**What to do:** Every line from the first one to the line containing "snap = snap_index(line)" should be echoed exactly; leave out the rest.

(begin)

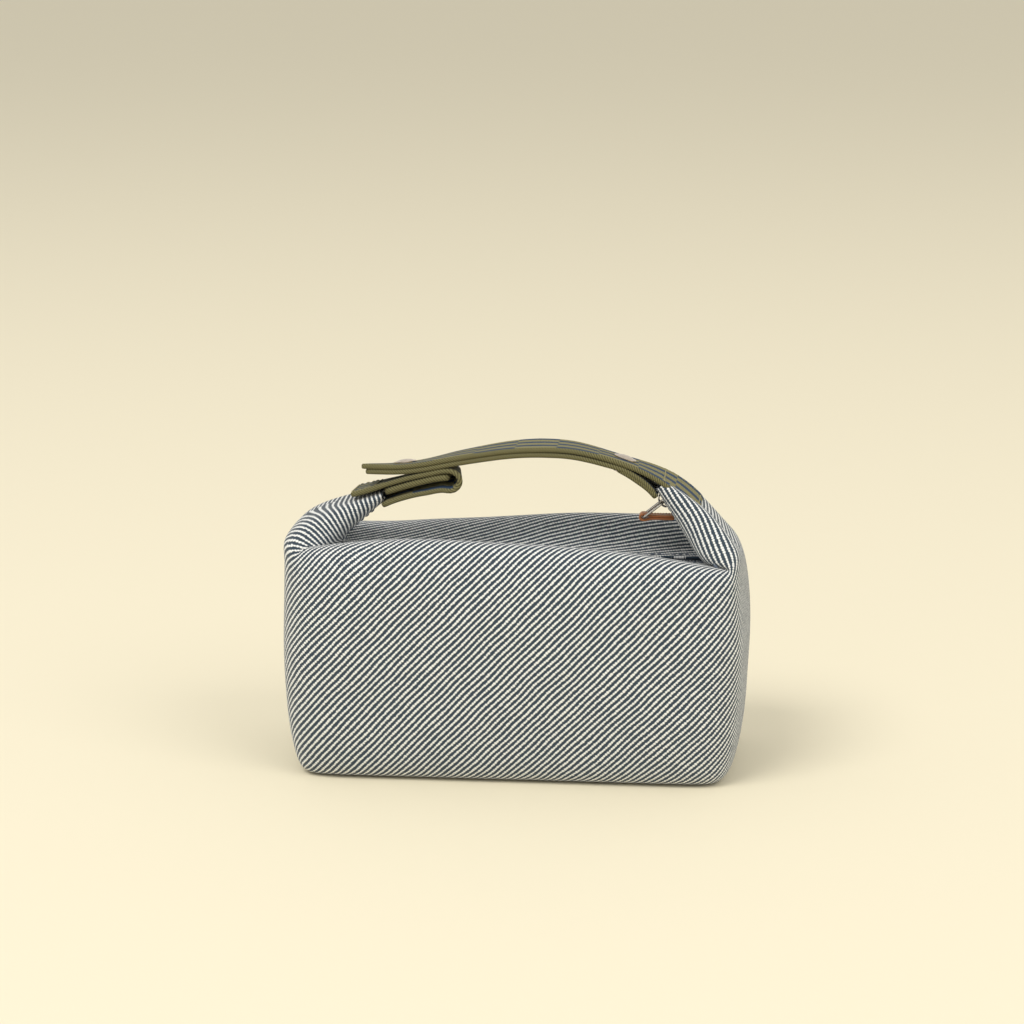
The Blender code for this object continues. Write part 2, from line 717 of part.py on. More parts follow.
def make_left_tab(finishes):
    """One strap folded back on itself: it holds the left horn between its ends."""
    line = handle_line()
    below_handle = WEBBING + 1.5 * FIT_GAP
    upper = offset_path(line, -below_handle - WEBBING / 2)
    middle = offset_path(line, -below_handle - WEBBING - FIT_GAP - TAB_CORE / 2)
    lower = offset_path(line, -below_handle - 1.5 * WEBBING - 2 * FIT_GAP - TAB_CORE)
    stations = horn_stations(True)
    fold = int(np.abs(line[:, 0] - stations[-1][0][0] - TAB_END).argmin())
    snap = snap_index(line)

    lap = FIT_GAP + WEBBING / 2
    tilt = math.radians(HORN_END_TILT["left"])
    up = np.array((-math.sin(tilt), math.cos(tilt)))
    inwards = np.array((math.cos(tilt), math.sin(tilt)))
    seam_end = np.array(stations[-1][0])
    zip_end = np.array(stations[-1][1])
    seam_way = seam_end - np.array(stations[-2][0])
    seam_way /= np.linalg.norm(seam_way)
    seam_up = np.array((-seam_way[1], seam_way[0]))
    zip_way = zip_end - np.array(stations[-2][1])
    zip_way /= np.linalg.norm(zip_way)
    zip_down = np.array((zip_way[1], -zip_way[0]))
    top_leg = [seam_end - seam_way * LEFT_GRIP_TOP + seam_up * (lap + FIT_GAP), seam_end + up * lap]
    top_leg += [upper[i] for i in range(snap - 1, fold + 1)]
    radius = (TAB_CORE + WEBBING) / 2 + FIT_GAP
    centre = middle[fold]
    normal = path_normals(middle)[fold]
    along = np.array((normal[1], -normal[0]))
    turn = [centre + radius * (normal * math.cos(a) + along * math.sin(a))
            for a in (math.pi / 4, math.pi / 2, 3 * math.pi / 4)]
    low_leg = [lower[i] for i in range(fold, snap - 2, -1)]
    low_leg.append(zip_end - up * lap + inwards * LEFT_FOLD_CLEAR)
    low_leg.append(zip_end - zip_way * LEFT_GRIP_UNDER + zip_down * (lap + FIT_GAP))
    path = curve_through([*top_leg, *turn, *low_leg], 0.0022)
    tab = ribbon("left_tab_webbing", path, WEBBING_WIDTH, WEBBING, finishes["webbing"])

    core_width = WEBBING_WIDTH - 2 * TAB_CORE_INSET
    core = ribbon("left_tab_core", middle[snap - 1 : fold + 1], core_width, TAB_CORE, finishes["webbing"])
    place = frame_at(line, snap)
    stud_top = -(WEBBING + FIT_GAP / 2) + SNAP_STUD_RISE
    leg_under = -below_handle - WEBBING
    flange_high = leg_under - FIT_GAP
    turned("left_snap_stud", [
        (0.0, flange_high - SNAP_FLANGE), (SNAP_FLANGE_RADIUS, flange_high - SNAP_FLANGE),
        (SNAP_FLANGE_RADIUS, flange_high), (SNAP_STUD_RADIUS, flange_high),
        (SNAP_STUD_RADIUS, stud_top - STUD_CHAMFER), (SNAP_STUD_RADIUS * 0.7, stud_top), (0.0, stud_top)],
        place, finishes["metal"])
    combine(tab, stub("cut_stud", place, SNAP_STUD_RADIUS + FIT_GAP, leg_under - 0.001, 0.0), "DIFFERENCE")
    low_cut = flange_high - SNAP_FLANGE - FIT_GAP
    combine(core, stub("cut_flange", place, SNAP_FLANGE_RADIUS + FIT_GAP, low_cut, 0.0), "DIFFERENCE")


def stub(name, place, radius, low, high):
    return turned(name, [(0.0, low), (radius, low), (radius, high), (0.0, high)], place, None, 20)


def make_right_ends(finishes):
    """The strap's sewn end over the right horn, and the folded webbing under its tip."""
    stations = horn_stations(False)
    hinge = np.array(hinge_place())
    handle_half = WEBBING + FIT_GAP / 2
    seam = [np.array(station[0]) for station in stations]
    way = curve_through([seam[3], seam[2], seam[1]], 0.002)
    over = offset_path(way, 2 * FIT_GAP + WEBBING / 2)
    to_horn = over[1] - hinge
    start = hinge + to_horn / np.linalg.norm(to_horn) * (handle_half + 2 * FIT_GAP)
    path = curve_through([start, *over[1:-1:3]], 0.0025)
    path = path[: index_at(path, STRAP_LENGTH) + 1]
    ribbon("right_strap_end", path, WEBBING_WIDTH, WEBBING, finishes["webbing"])

    zip_end = np.array(stations[-1][1])
    slope = math.radians(RIGHT_ZIP_SLOPE)
    down = np.array((math.cos(slope), -math.sin(slope)))
    out = np.array((-math.sin(slope), -math.cos(slope)))
    clear = handle_half + RIGHT_TAB / 2 + 2 * FIT_GAP
    line = handle_line()
    under = offset_path(line, -clear)
    tail = under[index_at(line, -RIGHT_TAB_TAIL)]
    reach = out * (2 * FIT_GAP + RIGHT_TAB / 2)
    under_hinge = hinge + np.array((-0.15, -1.0)) * clear
    path = curve_through([zip_end + down * RIGHT_GRIP + reach, zip_end + reach, under_hinge, tail], 0.0015)
    ribbon("right_tab_webbing", path, WEBBING_WIDTH, RIGHT_TAB, finishes["webbing"])


# ---- Slider and pull -----------------------------------------------------------------------
def hang_on(name, place, pieces):
    """An empty on a joint's axis that carries the moving pieces."""
    holder = bpy.data.objects.new(name, None)
    bpy.context.scene.collection.objects.link(holder)
    holder.matrix_world = place
    for piece in pieces:
        piece.parent = holder
        piece.matrix_parent_inverse = place.inverted()
    return holder


def ring_tube(name, path, radius, finish, sides=8):
    """A closed wire ring through a list of 3-D points."""
    count = len(path)
    points = []
    for i in range(count):
        tangent = (path[(i + 1) % count] - path[i - 1]).normalized()
        middle = sum(path, Vector()) / count
        outward_way = (path[i] - middle)
        outward_way -= tangent * outward_way.dot(tangent)
        outward_way.normalize()
        third = tangent.cross(outward_way)
        for k in range(sides):
            angle = 2 * math.pi * k / sides
            points.append(path[i] + (outward_way * math.cos(angle) + third * math.sin(angle)) * radius)
    faces = []
    for i in range(count):
        for k in range(sides):
            a = i * sides + k
            b = i * sides + (k + 1) % sides
            c = (i + 1) % count * sides
            faces.append((a, b, c + (k + 1) % sides, c + k))
    return add_object(name, mesh_from(name, points, faces), finish)


def make_slider(finishes):
    slope = math.radians(RIGHT_ZIP_SLOPE)
    along = Vector((-math.cos(slope), 0, math.sin(slope)))
    out = Vector((-math.sin(slope), 0, -math.cos(slope)))
    zip_end = horn_stations(False)[-1][1]
    centre = Vector((zip_end[0], 0, zip_end[1])) - along * SLIDER_FROM_HORN_END
    place = Matrix.Translation(centre) @ Matrix((along, ACROSS, out)).transposed().to_4x4()
    half = SLIDER_LENGTH / 2
    half_width = SLIDER_WIDTH / 2
    clear = CHAIN_HEIGHT / 2 + FIT_GAP
    top_low = -chain_level() + clear
    top_high = top_low + SLIDER_PLATE
    under_high = -chain_level() - clear
    under_low = under_high - SLIDER_PLATE
    plate_low = (-half, -half_width, top_low)
    plate_high = (half, half_width, top_high)
    slider = box("zip_slider", plate_low, plate_high, place, finishes["metal"])
    joined_low = under_high - SLIDER_PLATE / 2
    joined_high = top_low + SLIDER_PLATE / 2
    wedge_low = (half * 0.5, -SLIDER_WEDGE / 2, joined_low)
    wedge_high = (half * 0.93, SLIDER_WEDGE / 2, joined_high)
    crown_low = (-CROWN_LENGTH / 2, -CROWN_WIDTH / 2, top_high - SLIDER_PLATE / 2)
    crown_high = (CROWN_LENGTH / 2, CROWN_WIDTH / 2, CROWN_HEIGHT)
    eye = Vector((0, 0, (top_high + CROWN_HEIGHT) / 2))
    room = LINK_WIRE / 2 + 1.2 * FIT_GAP
    eye_low = (-room - EYE_SLACK, -CROWN_WIDTH, eye.z - room)
    eye_high = (room + EYE_SLACK, CROWN_WIDTH, eye.z + room)
    for name, low, high, operation in (
        ("slider_under", (-half, -half_width, under_low), (half, half_width, under_high), "UNION"),
        ("slider_wedge", wedge_low, wedge_high, "UNION"),
        ("slider_crown", crown_low, crown_high, "UNION"),
        ("slider_eye", eye_low, eye_high, "DIFFERENCE"),
    ):
        combine(slider, box(name, low, high, place), operation)
    hang_on("slider_mount", Matrix.Translation(centre), (slider,))

    pin = place @ eye
    link_way = direction(LINK_ANGLE)
    link_path = []
    near = LINK_CORNER
    far = LINK_LENGTH - LINK_CORNER
    side_place = LINK_WIDTH / 2 - LINK_CORNER
    corners = ((far, side_place), (near, side_place), (near, -side_place), (far, -side_place))
    for turn, (x, y) in enumerate(corners):
        for step in range(4):
            angle = math.pi / 2 * (turn + step / 3)
            along_link = link_way * (x + LINK_CORNER * math.cos(angle))
            link_path.append(pin + along_link + ACROSS * (y + LINK_CORNER * math.sin(angle)))
    link = ring_tube("pull_link", link_path, LINK_WIRE / 2, finishes["metal"])
    hang_on("pull_pin", Matrix.Translation(pin), (link,))

    bar = pin + link_way * LINK_LENGTH
    leather_way = direction(LEATHER_ANGLE)
    side_way = direction(LEATHER_ANGLE + 90)
    bore = LINK_WIRE / 2 + FIT_GAP
    eye_radius = bore + LEATHER
    outline = []
    for step in range(9):
        angle = math.radians(70 + 220 * step / 8)
        outline.append((eye_radius * math.cos(angle), eye_radius * math.sin(angle)))
    outline += [(eye_radius * 1.9, -LEATHER), (LEATHER_LENGTH, -LEATHER), (LEATHER_LENGTH, LEATHER),
                (eye_radius * 1.9, LEATHER)]
    points = []
    for y in (-LEATHER_WIDTH / 2, LEATHER_WIDTH / 2):
        points += [bar + leather_way * x + side_way * z + ACROSS * y for x, z in outline]
    count = len(outline)
    faces = [tuple(range(count)), tuple(range(count, 2 * count))]
    faces += [(i, (i + 1) % count, (i + 1) % count + count, i + count) for i in range(count)]
    leather = add_object("pull_leather", mesh_from("pull_leather", points, faces, 30.0), finishes["leather"])
    reach = ACROSS * LEATHER_WIDTH
    combine(leather, rod("leather_bore", bar - reach, bar + reach, bore, segments=16), "DIFFERENCE")
    hang_on("leather_pin", Matrix.Translation(bar), (leather,))


def direction(degrees):
    """Unit vector in the XZ plane."""
    angle = math.radians(degrees)
    return Vector((math.cos(angle), 0, math.sin(angle)))


def main():
    for old in list(bpy.data.objects):
        bpy.data.objects.remove(old)
    finishes = {
        "cloth": material("striped twill", (0.30, 0.35, 0.40), 0.95),
        "lining": material("lining cotton", (0.16, 0.20, 0.26), 0.9),
        "tape": material("zip tape", (0.06, 0.08, 0.11), 0.9),
        "chain": material("zip teeth", (0.45, 0.45, 0.46), 0.35, 1.0),
        "metal": material("polished snap metal", (0.75, 0.74, 0.72), 0.18, 1.0),
        "webbing": material("olive webbing", (0.22, 0.20, 0.10), 0.85),
        "leather": material("pull leather", (0.42, 0.17, 0.05), 0.5),
    }
    cloth_edge = make_panel(-1, "front", finishes)
    make_panel(1, "back", finishes)
    make_zip(cloth_edge, finishes)
    make_left_tab(finishes)
    make_right_ends(finishes)
    make_handle(finishes)
    make_slider(finishes)


main()
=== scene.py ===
"""Looks of the zipped twill pouch: cloth, webbing, zip, snaps and pull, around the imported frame."""

import math

import bmesh
import bpy
import numpy as np
from mathutils import Matrix, Vector, noise


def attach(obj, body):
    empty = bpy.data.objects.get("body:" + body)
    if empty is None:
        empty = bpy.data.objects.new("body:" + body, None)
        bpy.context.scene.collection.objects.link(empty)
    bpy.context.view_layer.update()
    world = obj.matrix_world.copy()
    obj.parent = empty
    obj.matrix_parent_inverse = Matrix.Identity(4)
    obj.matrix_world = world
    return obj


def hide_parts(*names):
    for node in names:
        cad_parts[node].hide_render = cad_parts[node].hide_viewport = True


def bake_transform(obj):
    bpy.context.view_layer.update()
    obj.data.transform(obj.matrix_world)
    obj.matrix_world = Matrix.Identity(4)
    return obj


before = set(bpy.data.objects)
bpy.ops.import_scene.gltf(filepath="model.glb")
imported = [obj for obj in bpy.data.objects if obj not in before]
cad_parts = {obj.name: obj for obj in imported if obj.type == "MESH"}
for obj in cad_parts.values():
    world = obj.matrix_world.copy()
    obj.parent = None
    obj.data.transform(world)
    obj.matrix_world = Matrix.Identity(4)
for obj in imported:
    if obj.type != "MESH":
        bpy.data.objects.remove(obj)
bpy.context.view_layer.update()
MM = 0.001
ACROSS = np.array((0.0, 1.0, 0.0))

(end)

**Task result:**
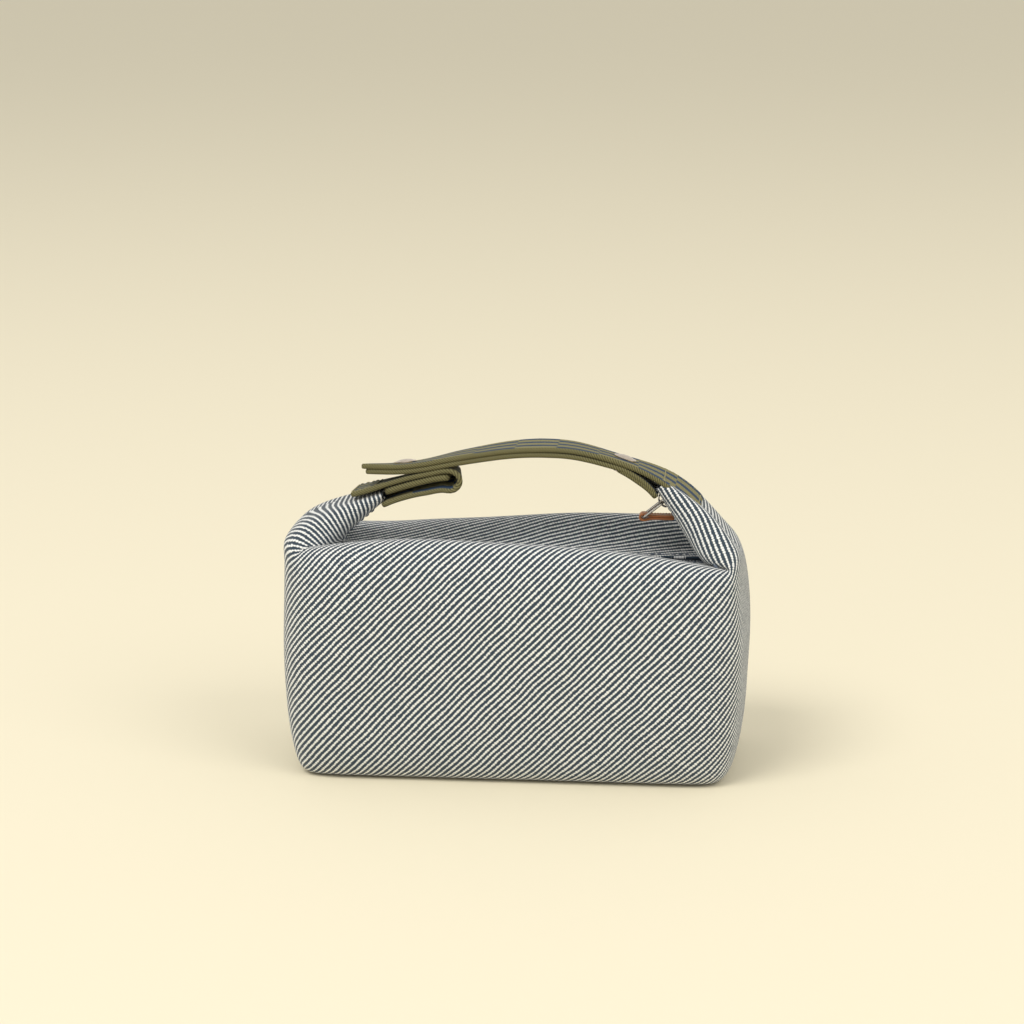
The Blender code for this object continues. Write part 2, from line 717 of part.py on. More parts follow.
def make_left_tab(finishes):
    """One strap folded back on itself: it holds the left horn between its ends."""
    line = handle_line()
    below_handle = WEBBING + 1.5 * FIT_GAP
    upper = offset_path(line, -below_handle - WEBBING / 2)
    middle = offset_path(line, -below_handle - WEBBING - FIT_GAP - TAB_CORE / 2)
    lower = offset_path(line, -below_handle - 1.5 * WEBBING - 2 * FIT_GAP - TAB_CORE)
    stations = horn_stations(True)
    fold = int(np.abs(line[:, 0] - stations[-1][0][0] - TAB_END).argmin())
    snap = snap_index(line)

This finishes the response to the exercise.